Do this: Quote exactly, and only, the lines from the one with "seat = HEAD_OUT + washer" down to the one with "for body, members", both included.

Data section:

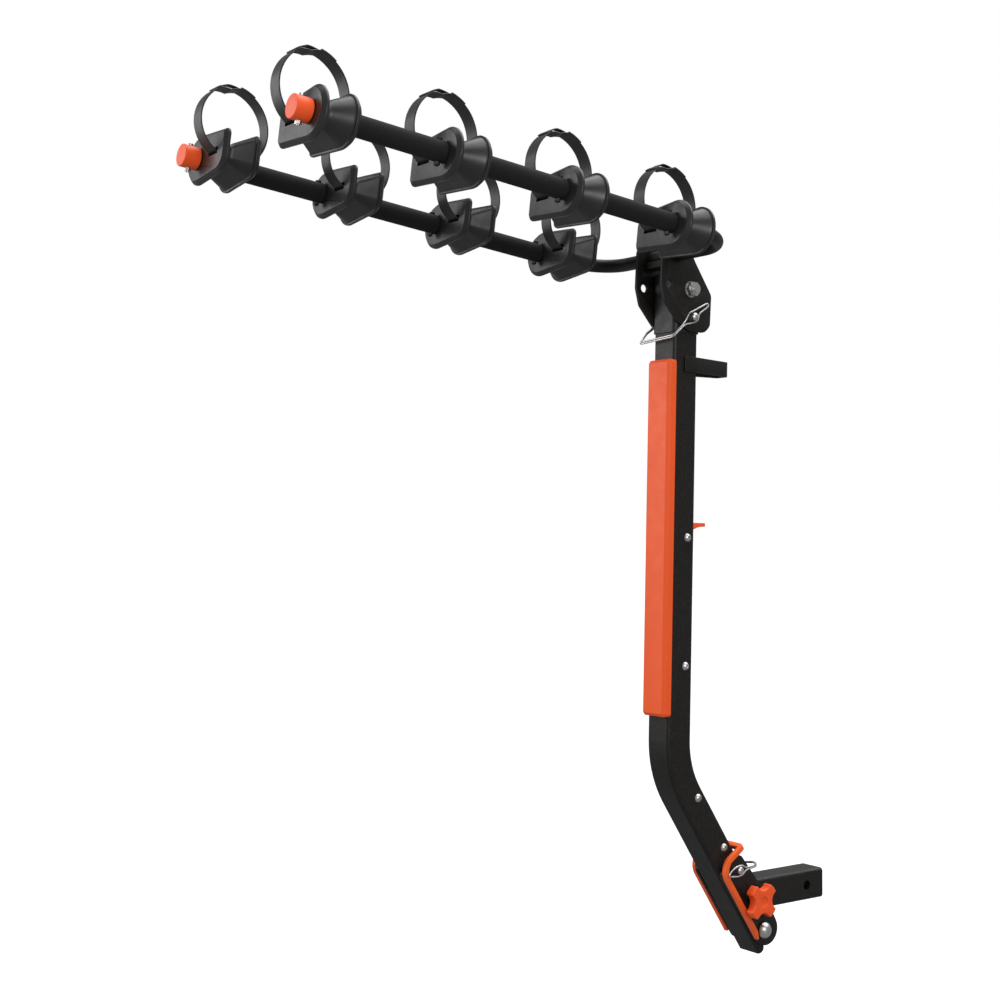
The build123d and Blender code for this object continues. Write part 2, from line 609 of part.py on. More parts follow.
def build_pins_and_knob():
    save("tilt_lock_pin", lock_pin(LOWER, *TILT_PIN, 48))
    save("tilt_lock_wire", tilt_lock_wire())
    save("fold_lock_pin", lock_pin(UPPER, 0, -FOLD_PIN_DROP, 50))
    save("fold_lock_wire", fold_lock_wire())
    save("clamp_knob", clamp_knob())
    save("knob_stud", rod(LOWER, *KNOB_AT, STUD_D / 2, HALF + 0.3, PLATE_OUT + 21 - GAP))


def build_mast():
    save("mast_tube", mast_tube())
    save("head_sleeve", head_sleeve())
    save("bumper_pad", bumper_pad())
    save("tie_down_loop", tie_down_loop())
    for node, frame in (("tilt_pivot_bush", LOWER), ("fold_pivot_bush", UPPER)):
        save(node, ring(frame, 0, 0, PIVOT_D / 2 + FIT, BUSH_D / 2, -HALF, HALF))
    save("linkage_screws", *(linkage_screw(*place) for place in screw_places()))
    save("linkage_nuts", *(nut(frame, SCREW_BACK, v, 13, SCREW_D / 2 + 0.02, -HALF, -HALF - 6.5)
                           for frame, v in screw_places()))
    guides = [ring(frame, SCREW_BACK, v, SCREW_D / 2 + 0.02, 8.4, -6, 6) for frame, v in screw_places()[1:3]]
    save("cable_guides", *guides)
    springs = [ring(frame, SCREW_BACK, v, SCREW_D / 2 + 1, 6.5, -12, -4)
               for frame, v in (screw_places()[0], screw_places()[3])]
    save("trigger_spring", springs[0])
    save("latch_spring", springs[1])
    save("release_cable", release_cable())
    save("trigger_lever", trigger_lever())
    save("latch_pawl", latch_pawl())


def build_arms():
    save("head_plate_left", head_plate(-1))
    save("head_plate_right", head_plate(1))
    save("head_web", head_web())
    save("arm_u_tube", arm_u_tube())
    washer = 2.0
    save("fold_pivot_washers", *(ring(UPPER, 0, 0, PIVOT_D / 2 + GAP, FOLD_WASHER_R, s * HEAD_OUT, s * (HEAD_OUT + washer))
                                 for s in (-1, 1)))
    save("fold_pivot_bolt", pivot_bolt(UPPER, HEAD_OUT + washer, 12, 14, -1))
    seat = HEAD_OUT + washer
    lock_nut = nut(UPPER, 0, 0, 22, PIVOT_D / 2 + 0.02, seat, seat + 8)
    save("fold_pivot_nut", lock_nut + ring(UPPER, 0, 0, PIVOT_D / 2 + 0.02, 10, seat + 8, seat + 11))
    save("arm_bolts", *(arm_bolt(side, k) for side in (-1, 1) for k in range(CRADLES)))
    save("arm_nuts", *(arm_nut(side, k) for side in (-1, 1) for k in range(CRADLES)))
    for name, side in (("left", -1), ("right", 1)):
        save("end_cap_" + name, end_cap(side))
        save("arm_sleeves_" + name, *(arm_sleeve(side, k) for k in range(CRADLES - 1)))
        for k in range(CRADLES):
            save("cradle_{}_{}".format(name, k + 1), cradle(side, k))
            save("strap_{}_{}".format(name, k + 1), strap(side, k))


os.makedirs("parts", exist_ok=True)
build_base()
build_pins_and_knob()
build_mast()
build_arms()
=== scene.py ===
import json
import math
import bmesh
import bpy
from mathutils import Matrix, Vector

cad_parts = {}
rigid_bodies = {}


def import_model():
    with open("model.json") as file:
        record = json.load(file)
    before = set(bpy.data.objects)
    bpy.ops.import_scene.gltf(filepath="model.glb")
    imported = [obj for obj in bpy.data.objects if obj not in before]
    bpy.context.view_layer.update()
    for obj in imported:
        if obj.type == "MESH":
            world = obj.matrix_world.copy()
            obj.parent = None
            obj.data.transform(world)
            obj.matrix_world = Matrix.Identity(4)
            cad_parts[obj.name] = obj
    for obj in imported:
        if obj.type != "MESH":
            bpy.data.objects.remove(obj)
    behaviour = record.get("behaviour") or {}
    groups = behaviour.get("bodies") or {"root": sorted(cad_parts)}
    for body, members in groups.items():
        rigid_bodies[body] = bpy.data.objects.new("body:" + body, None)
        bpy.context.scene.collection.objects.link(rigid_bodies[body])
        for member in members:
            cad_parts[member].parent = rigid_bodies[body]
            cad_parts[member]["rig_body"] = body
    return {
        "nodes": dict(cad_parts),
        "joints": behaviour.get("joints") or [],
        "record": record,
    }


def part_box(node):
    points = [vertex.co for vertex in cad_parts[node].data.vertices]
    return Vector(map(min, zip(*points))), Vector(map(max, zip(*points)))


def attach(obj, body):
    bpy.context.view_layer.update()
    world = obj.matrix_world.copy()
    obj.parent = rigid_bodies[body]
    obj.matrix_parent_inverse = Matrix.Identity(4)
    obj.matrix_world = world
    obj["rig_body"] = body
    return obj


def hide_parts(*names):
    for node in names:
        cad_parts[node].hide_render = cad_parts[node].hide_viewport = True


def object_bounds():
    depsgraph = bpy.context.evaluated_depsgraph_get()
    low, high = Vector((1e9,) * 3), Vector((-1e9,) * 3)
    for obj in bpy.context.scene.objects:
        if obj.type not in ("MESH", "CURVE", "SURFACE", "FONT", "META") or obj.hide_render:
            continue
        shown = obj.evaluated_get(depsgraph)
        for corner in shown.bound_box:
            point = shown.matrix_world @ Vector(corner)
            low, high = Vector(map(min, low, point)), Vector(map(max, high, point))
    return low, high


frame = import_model()
cad_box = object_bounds()

# Sizes in metres. Places come from the frame's joints and boxes.
MM = 0.001
JOINTS = {joint["name"]: joint for joint in frame["joints"]}
RIGHT = Vector((1, 0, 0))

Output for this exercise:
    seat = HEAD_OUT + washer
    lock_nut = nut(UPPER, 0, 0, 22, PIVOT_D / 2 + 0.02, seat, seat + 8)
    save("fold_pivot_nut", lock_nut + ring(UPPER, 0, 0, PIVOT_D / 2 + 0.02, 10, seat + 8, seat + 11))
    save("arm_bolts", *(arm_bolt(side, k) for side in (-1, 1) for k in range(CRADLES)))
    save("arm_nuts", *(arm_nut(side, k) for side in (-1, 1) for k in range(CRADLES)))
    for name, side in (("left", -1), ("right", 1)):
        save("end_cap_" + name, end_cap(side))
        save("arm_sleeves_" + name, *(arm_sleeve(side, k) for k in range(CRADLES - 1)))
        for k in range(CRADLES):
            save("cradle_{}_{}".format(name, k + 1), cradle(side, k))
            save("strap_{}_{}".format(name, k + 1), strap(side, k))


os.makedirs("parts", exist_ok=True)
build_base()
build_pins_and_knob()
build_mast()
build_arms()
=== scene.py ===
import json
import math
import bmesh
import bpy
from mathutils import Matrix, Vector

cad_parts = {}
rigid_bodies = {}


def import_model():
    with open("model.json") as file:
        record = json.load(file)
    before = set(bpy.data.objects)
    bpy.ops.import_scene.gltf(filepath="model.glb")
    imported = [obj for obj in bpy.data.objects if obj not in before]
    bpy.context.view_layer.update()
    for obj in imported:
        if obj.type == "MESH":
            world = obj.matrix_world.copy()
            obj.parent = None
            obj.data.transform(world)
            obj.matrix_world = Matrix.Identity(4)
            cad_parts[obj.name] = obj
    for obj in imported:
        if obj.type != "MESH":
            bpy.data.objects.remove(obj)
    behaviour = record.get("behaviour") or {}
    groups = behaviour.get("bodies") or {"root": sorted(cad_parts)}
    for body, members in groups.items():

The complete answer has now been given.